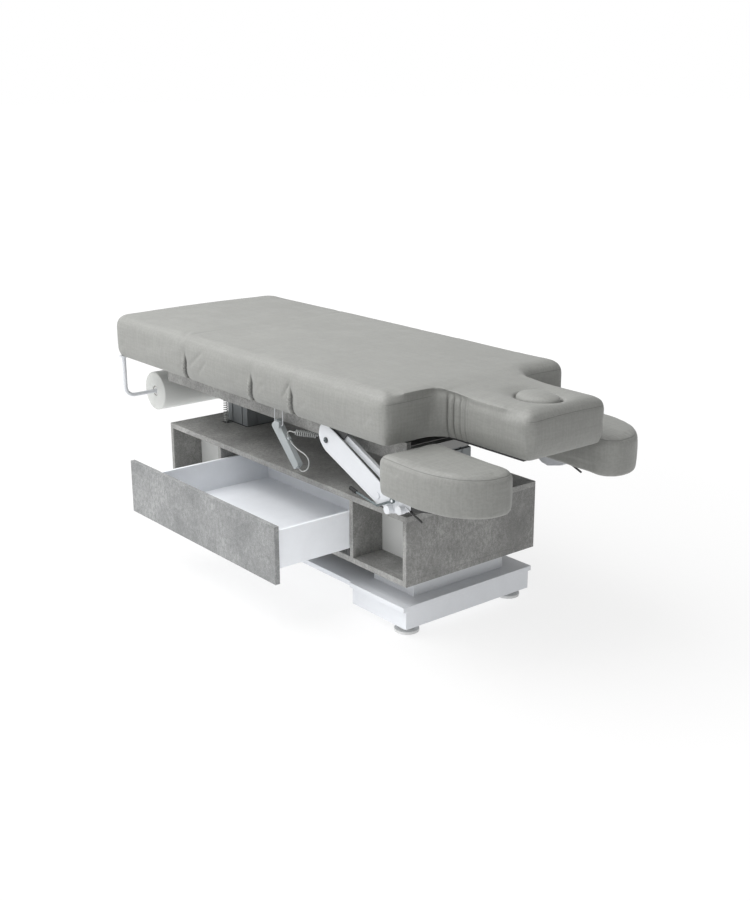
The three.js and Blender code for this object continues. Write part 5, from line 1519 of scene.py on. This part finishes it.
    def part(self, name: str, body: Piece, first: float | None,
             last: float | None) -> Piece:
        """One closed length of the mattress.

        Args:
            name: Name of the piece.
            body: The whole mattress.
            first: Place of its cut towards the foot, or None at the foot end.
            last: Place of its cut towards the head, or None at the head end.

        Returns:
            The piece, with its seam attributes and its finish.
        """
        bm = bmesh.new()
        bm.from_mesh(body.data)
        for x, way in ((first, -1.0), (last, 1.0)):
            if x is None:
                continue
            bmesh.ops.bisect_plane(bm, geom=bm.verts[:] + bm.edges[:] + bm.faces[:],
                                   plane_co=place(x, 0, 700), plane_no=(way, 0, 0),
                                   clear_outer=True, dist=1e-6)
            edges = [e for e in bm.edges if e.is_boundary]
            bmesh.ops.contextual_create(bm, geom=edges)
        piece = MeshWork.finished(name, bm, sharp_degrees=70.0)
        self.seams(piece)
        self.shelf.put(piece, "grey leatherette")
        return piece

    def seams(self, piece: Piece) -> None:
        """Writes where the seams of the shoulder ends and of the head end run."""
        at = drawing(MeshWork.coords(piece))
        side = np.abs(at[:, 1])
        on_head = at[:, 0] > self.shoulder + 200
        width = np.where(on_head, self.head_half_width, self.half_width)
        drop = np.where(on_head, self.head_drop, 2.0)
        line = self.high - drop - self.crown * (side / width) ** 2 - self.seam_drop
        shoulder = (at[:, 0] > self.shoulder - 30) * (at[:, 0] < self.shoulder + 30)
        shoulder = shoulder * ramp(side, 205.0, 222.0) * ramp(side, 396.0, 380.0)
        ends = (at[:, 0] > self.head - 26) * ramp(side, 168.0, 156.0)
        MeshWork.sewn(piece, (at[:, 2] - line) * MM, np.clip(shoulder + ends, 0, 1),
                      at[:, 1] * MM)

    def build(self) -> None:
        """Makes the three lengths and hides the cushion nodes of the frame that they replace."""
        body = self.block()
        self.crowned(body)
        Swelling(cap=3.0).run(body, self.held(body))
        MeshWork.subdivided(body)
        self.refined(body)
        self.creased(body)
        leg = self.part("mattress_leg", body, None, self.cuts[0])
        middle = self.part("mattress_thigh", body, self.cuts[0], self.cuts[1])
        back = self.part("mattress_back", body, self.cuts[1], None)
        MeshWork.discarded(body)
        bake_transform(leg)
        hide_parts("leg_cushion", "thigh_cushion")
        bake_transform(middle)
        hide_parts("thigh_fold", "seat_cushion")
        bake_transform(back)
        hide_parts("back_fold", "back_cushion")
        for piece in (leg, middle, back):
            LOG.info("%s: %d faces", piece.name, len(piece.data.polygons))


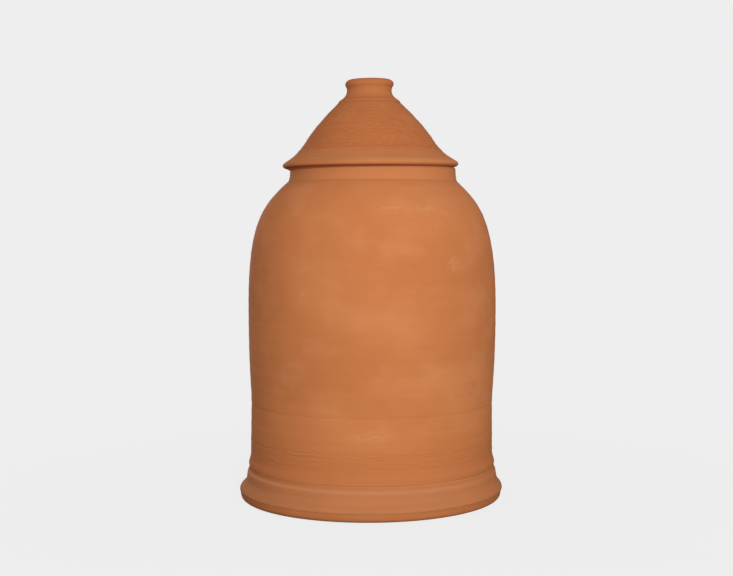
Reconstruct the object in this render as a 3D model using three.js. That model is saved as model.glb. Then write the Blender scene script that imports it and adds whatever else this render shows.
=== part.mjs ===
// A rhubarb forcer: a tall bell of unglazed terracotta, open at the foot and at the neck, with a loose
// conical lid. The bell stands over a plant and the lid comes off for a look inside.
//
// Millimetres, +Z up, origin at the centre of the ring that the bell stands on. Every piece is turned
// about the vertical axis, as it was on the wheel, so each one is an outline of (radius, height) points.
// A potter makes the tall bell and its lid as separate thrown pieces and lutes them together with slip.
// Those pieces stay separate here, each keyed into the next by a shallow scored tongue.

import * as THREE from "three";

// Bell, outside
const FOOT_RADIUS = 183.2; // widest point of the rolled foot
const FOOT_ROLL_HEIGHT = 13; // height of that widest point
const FOOT_ROLL_TOP = 28; // where the roll dies into the flare above it
const FLARE_RADIUS = 175.6;
const BAND_RADIUS = 172; // at the joint between foot band and wall
const WAIST_RADIUS = 168;
const WAIST_HEIGHT = 118;
const BELLY_RADIUS = 172.2;
const BELLY_HEIGHT = 268;
const NECK_ROOT_RADIUS = 117.6; // where the shoulder meets the neck
const NECK_RADIUS = 115;

// Bell, heights of the luted joints
const FOOT_JOINT = 45.5;
const WALL_JOINT = 132.4;
const NECK_JOINT = 440;
const NECK_TOP = 458;

// Bell, inside
const WALL = 12;
const MOUTH_RADIUS = 158;
const NECK_BORE_RADIUS = 104;

// Lid
const LID_OFFSET = -3; // the lid has play in the neck and sits off centre
const BRIM_RADIUS = 121.9;
const BRIM_EDGE_HEIGHT = 463.3;
const BRIM_CORNER = [102.4, 479]; // where the brim turns up into the cone
const LID_WALL = 9.5;
const SEAT_GAP = 0.35; // between the lid's seat and the neck
const FLANGE_RADIUS = 99; // the ring under the lid that drops into the neck
const FLANGE_THICKNESS = 9;
const FLANGE_DEPTH = 16;
const CROWN_HEIGHT = 556; // closed top of the cone, under the knob

// Knob
const KNOB_SKIRT_RADIUS = 43.3;
const KNOB_SKIRT_HEIGHT = 548;
const KNOB_WAIST_RADIUS = 31;
const KNOB_WAIST_HEIGHT = 566;
const KNOB_RIM_RADIUS = 33.6;
const KNOB_RIM_HEIGHT = 574.3;
const KNOB_DISH_RADIUS = 23;
const KNOB_DISH_DEPTH = 5;
const TOTAL_HEIGHT = 580;

// Luted joints
const JOINT_GAP = 0.4;
const TONGUE_DEPTH = 3;
const TONGUE_HALF_WIDTH = 3.5;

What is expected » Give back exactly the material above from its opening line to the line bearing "of the mattress.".

Solution to the exercise »
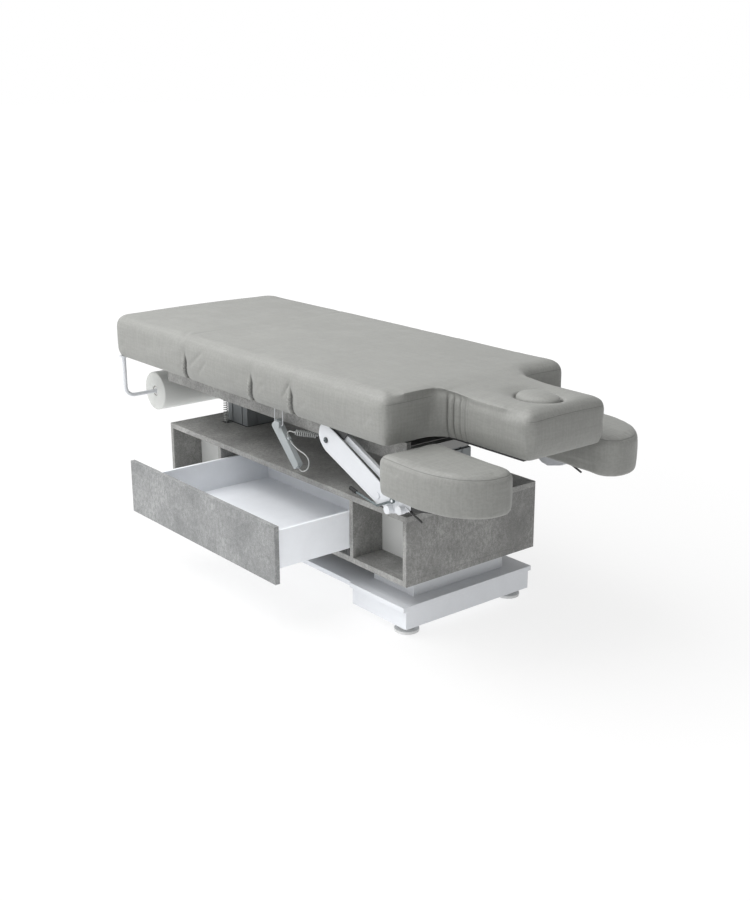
The three.js and Blender code for this object continues. Write part 5, from line 1519 of scene.py on. This part finishes it.
    def part(self, name: str, body: Piece, first: float | None,
             last: float | None) -> Piece:
        """One closed length of the mattress.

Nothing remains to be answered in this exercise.